(Goal of the exercise) Copy each line of the listing below exactly.

(Entries supplied)
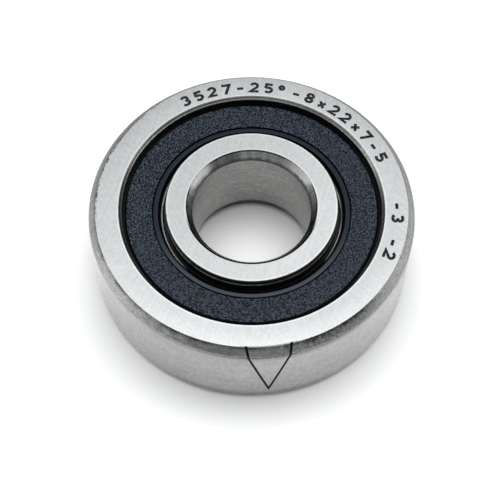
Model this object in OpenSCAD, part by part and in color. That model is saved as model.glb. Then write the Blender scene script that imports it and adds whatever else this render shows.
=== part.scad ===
// Sealed single-row angular contact ball bearing, 8 x 22 x 7 mm.
// Axis along Z, origin at the centre of the bearing. The inner ring takes
// axial load towards -Z, which is the way the V on the outside points.

/* [Boundary dimensions] */
// Bore diameter of the inner ring
bore_d = 8; // [7:0.5:8.5]
// Outside diameter of the outer ring
outer_d = 22; // [22:0.5:24]
// Width of both rings
width = 7; // [7:0.25:9]

/* [Rolling elements] */
// Ball diameter (7/64 inch)
ball_d = 2.778; // [2.7:0.002:2.79]
// Number of balls
ball_count = 13; // [9:1:13]
// Pitch circle diameter of the ball set
pitch_d = 15; // [14.9:0.05:15.1]
// Contact angle in degrees
contact_angle = 25; // [15:1:25]
// Raceway radius divided by ball diameter
conformity = 0.525; // [0.52:0.001:0.53]
// Gap left between a ball and each raceway at the contact point
ball_gap = 0.006; // [0.004:0.001:0.012]

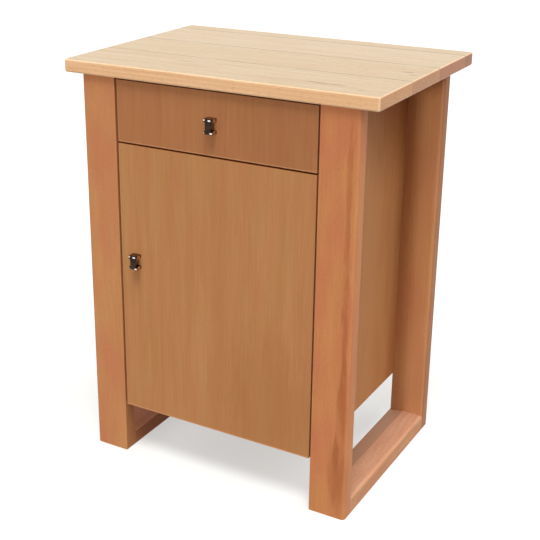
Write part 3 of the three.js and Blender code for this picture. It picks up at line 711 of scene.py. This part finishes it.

(Solved exercise)
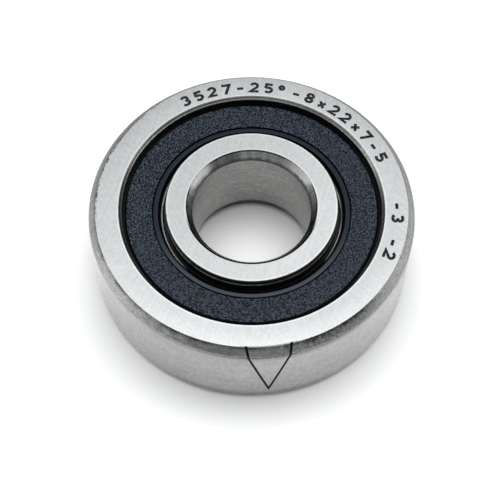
Model this object in OpenSCAD, part by part and in color. That model is saved as model.glb. Then write the Blender scene script that imports it and adds whatever else this render shows.
=== part.scad ===
// Sealed single-row angular contact ball bearing, 8 x 22 x 7 mm.
// Axis along Z, origin at the centre of the bearing. The inner ring takes
// axial load towards -Z, which is the way the V on the outside points.

/* [Boundary dimensions] */
// Bore diameter of the inner ring
bore_d = 8; // [7:0.5:8.5]
// Outside diameter of the outer ring
outer_d = 22; // [22:0.5:24]
// Width of both rings
width = 7; // [7:0.25:9]

/* [Rolling elements] */
// Ball diameter (7/64 inch)
ball_d = 2.778; // [2.7:0.002:2.79]
// Number of balls
ball_count = 13; // [9:1:13]
// Pitch circle diameter of the ball set
pitch_d = 15; // [14.9:0.05:15.1]
// Contact angle in degrees
contact_angle = 25; // [15:1:25]
// Raceway radius divided by ball diameter
conformity = 0.525; // [0.52:0.001:0.53]
// Gap left between a ball and each raceway at the contact point
ball_gap = 0.006; // [0.004:0.001:0.012]

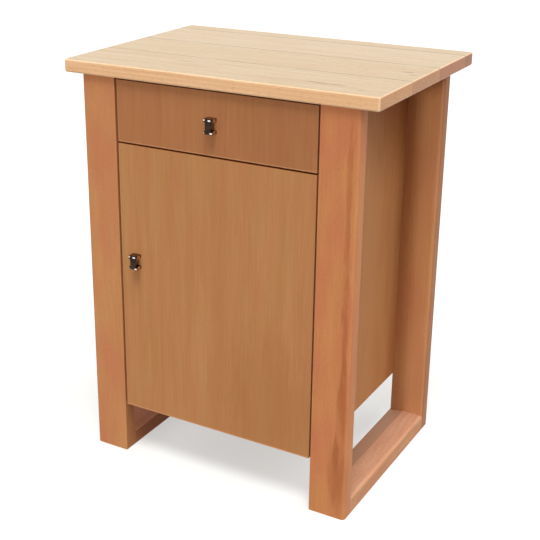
Write part 3 of the three.js and Blender code for this picture. It picks up at line 711 of scene.py. This part finishes it.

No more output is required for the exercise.